Stated task -> Take the data below and copy exactly the lines starting at the one with "blank = handle_blank()" and finishing at the one with "NODES[node].hide_render = NODES[node].hide_viewport", both included.

Information shown ->

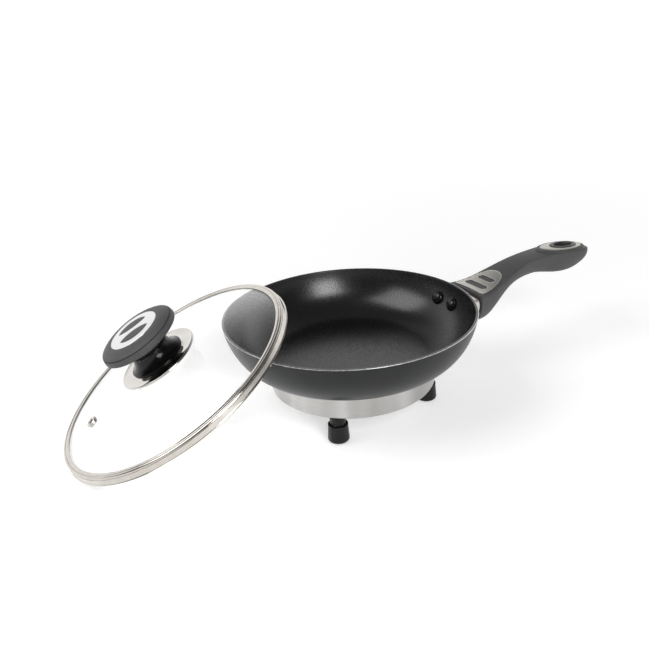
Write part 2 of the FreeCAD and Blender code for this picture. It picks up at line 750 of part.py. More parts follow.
def knob_leaves():
    """Dark leaves that stand a little proud of the silver disc."""
    dome = [
        line((0, 62.6), (24.1, 62.6)),
        line((24.1, 62.6), (24.1, 63.4)),
        arc((24.1, 63.4), (12.0, 64.2), (0, 64.4)),
        line((0, 64.4), (0, 62.6)),
    ]
    solid = spun(dome)
    return Part.makeCompound([solid.common(leaf) for leaf in leaf_prisms()])


def knob_screw():
    """Screw from inside the lid, through the glass into the knob."""
    under = GLASS_EDGE_H + GLASS_RISE - 2.75
    head = lathe([(0, under), (4.8, under), (4.8, under - 1.6), (3.0, under - 3.0), (0, under - 3.0)])
    screw = head.fuse(disc(2.5, under, 53.0)).removeSplitter()
    return screw.cut(block((-6, -0.6, under - 4), (6, 0.6, under - 1.8)))


def knob_washer():
    high = GLASS_EDGE_H + GLASS_RISE - 1.75
    return disc(7.5, high - 1.0, high, hole=2.6)


def knob_seal():
    """Silicone washer with a collar that keeps the screw off the glass."""
    high = GLASS_EDGE_H + GLASS_RISE - 0.25
    flange = disc(9.5, high - 1.5, high, hole=2.6)
    return flange.fuse(disc(3.9, high, KNOB_SEAT_H - 0.1, hole=2.6)).removeSplitter()


# ---------------------------------------------------------------- the whole object
def main():
    os.makedirs("parts", exist_ok=True)
    pan_solid = pan_outline_solid()
    save(pan_body(), "pan_body")
    save(handle_rivets(), "handle_rivets")

    save(heat_spreader(), "heat_spreader")
    save(heating_element(), "heating_element")
    save(power_pins(), "power_pins")
    save(ceramic_beads(), "ceramic_beads")
    save(probe_sleeve(), "probe_sleeve")
    save(inlet_shroud(), "inlet_shroud")
    save(earth_contact(), "earth_contact")
    save(inlet_brackets(), "inlet_brackets")
    save(inlet_screws(), "inlet_screws")
    save(centre_stud(), "centre_stud")
    save(centre_nut(), "centre_nut")
    save(centre_washer(), "centre_washer")
    save(reflector_plate(), "reflector_plate")
    save(base_skirt(), "base_skirt")
    save(bottom_cover(), "bottom_cover")
    save(foot_stems(), "foot_stems")
    save(foot_ferrules(), "foot_ferrules")
    save(foot_screws(), "foot_screws")

    blank = handle_blank()
    bracket = handle_bracket(pan_solid)
    plate = handle_inlay_plate(blank)
    end_ring = handle_end_ring(blank)
    eyelet = hanging_eyelet(blank)
    hole = oval_prism(HOLE_X, HOLE_HALF, 60, 130)
    save(bracket, "handle_bracket")
    save(flame_guard(pan_solid, bracket), "flame_guard")
    save(plate, "handle_inlay_plate")
    save(end_ring, "handle_end_ring")
    save(eyelet, "hanging_eyelet")
    save(handle_screw(), "handle_screw")
    save(handle_grip(blank, [plate, end_ring, eyelet, hole]), "handle_grip")

    lid_parts = {
        "lid_glass": lid_glass(),
        "lid_band": lid_band(),
        "steam_vent": steam_vent(),
        "knob_skirt": knob_skirt(),
        "knob_stem": knob_stem(),
        "knob_cap": knob_cap(),
        "knob_inlay": knob_inlay(),
        "knob_leaves": knob_leaves(),
        "knob_screw": knob_screw(),
        "knob_washer": knob_washer(),
        "knob_seal": knob_seal(),
    }
    for name, shape in lid_parts.items():
        leaning = shape.copy()
        leaning.Placement = lid_place().multiply(shape.Placement)
        save(leaning, name)


main()
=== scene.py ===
"""Looks of the electric frying pan with its leaning glass lid.

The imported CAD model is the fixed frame. Lengths in the profiles below are
millimetres in the CAD frame: +X along the handle, +Y to the inlet, +Z up.
"""
import math

import bmesh
import bpy
from mathutils import Matrix, Vector


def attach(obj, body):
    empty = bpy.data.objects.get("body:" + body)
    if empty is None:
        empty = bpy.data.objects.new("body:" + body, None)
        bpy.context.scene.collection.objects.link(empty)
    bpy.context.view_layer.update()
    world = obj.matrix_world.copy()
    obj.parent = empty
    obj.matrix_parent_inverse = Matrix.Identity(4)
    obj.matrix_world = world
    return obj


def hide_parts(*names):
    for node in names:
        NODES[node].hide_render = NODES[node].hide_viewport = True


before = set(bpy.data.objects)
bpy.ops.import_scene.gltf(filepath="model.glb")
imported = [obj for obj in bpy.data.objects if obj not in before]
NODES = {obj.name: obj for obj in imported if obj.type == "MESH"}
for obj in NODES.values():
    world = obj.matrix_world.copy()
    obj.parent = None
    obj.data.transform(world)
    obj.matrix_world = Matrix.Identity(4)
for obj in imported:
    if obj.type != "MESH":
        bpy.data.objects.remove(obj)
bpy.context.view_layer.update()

MM = 0.001


# ---------------------------------------------------------------- profiles
def circle_through(a, b, c):
    """Centre and radius of the circle through three points."""
    ax, ay = a
    bx, by = b
    cx, cy = c
    d = 2 * (ax * (by - cy) + bx * (cy - ay) + cx * (ay - by))
    ux = ((ax * ax + ay * ay) * (by - cy) + (bx * bx + by * by) * (cy - ay)
          + (cx * cx + cy * cy) * (ay - by)) / d
    uy = ((ax * ax + ay * ay) * (cx - bx) + (bx * bx + by * by) * (ax - cx)
          + (cx * cx + cy * cy) * (bx - ax)) / d
    return ux, uy, math.hypot(ax - ux, ay - uy)


def arc3(a, b, c, count):
    """Points along the arc through three (radius, height) points, both ends included."""
    ux, uy, radius = circle_through(a, b, c)
    start, middle, end = (math.atan2(y - uy, x - ux) for x, y in (a, b, c))
    turn = (end - start) % math.tau
    if (middle - start) % math.tau > turn:
        turn -= math.tau
    return [(ux + radius * math.cos(start + turn * i / count),
             uy + radius * math.sin(start + turn * i / count)) for i in range(count + 1)]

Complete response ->
    blank = handle_blank()
    bracket = handle_bracket(pan_solid)
    plate = handle_inlay_plate(blank)
    end_ring = handle_end_ring(blank)
    eyelet = hanging_eyelet(blank)
    hole = oval_prism(HOLE_X, HOLE_HALF, 60, 130)
    save(bracket, "handle_bracket")
    save(flame_guard(pan_solid, bracket), "flame_guard")
    save(plate, "handle_inlay_plate")
    save(end_ring, "handle_end_ring")
    save(eyelet, "hanging_eyelet")
    save(handle_screw(), "handle_screw")
    save(handle_grip(blank, [plate, end_ring, eyelet, hole]), "handle_grip")

    lid_parts = {
        "lid_glass": lid_glass(),
        "lid_band": lid_band(),
        "steam_vent": steam_vent(),
        "knob_skirt": knob_skirt(),
        "knob_stem": knob_stem(),
        "knob_cap": knob_cap(),
        "knob_inlay": knob_inlay(),
        "knob_leaves": knob_leaves(),
        "knob_screw": knob_screw(),
        "knob_washer": knob_washer(),
        "knob_seal": knob_seal(),
    }
    for name, shape in lid_parts.items():
        leaning = shape.copy()
        leaning.Placement = lid_place().multiply(shape.Placement)
        save(leaning, name)


main()
=== scene.py ===
"""Looks of the electric frying pan with its leaning glass lid.

The imported CAD model is the fixed frame. Lengths in the profiles below are
millimetres in the CAD frame: +X along the handle, +Y to the inlet, +Z up.
"""
import math

import bmesh
import bpy
from mathutils import Matrix, Vector


def attach(obj, body):
    empty = bpy.data.objects.get("body:" + body)
    if empty is None:
        empty = bpy.data.objects.new("body:" + body, None)
        bpy.context.scene.collection.objects.link(empty)
    bpy.context.view_layer.update()
    world = obj.matrix_world.copy()
    obj.parent = empty
    obj.matrix_parent_inverse = Matrix.Identity(4)
    obj.matrix_world = world
    return obj


def hide_parts(*names):
    for node in names:
        NODES[node].hide_render = NODES[node].hide_viewport = True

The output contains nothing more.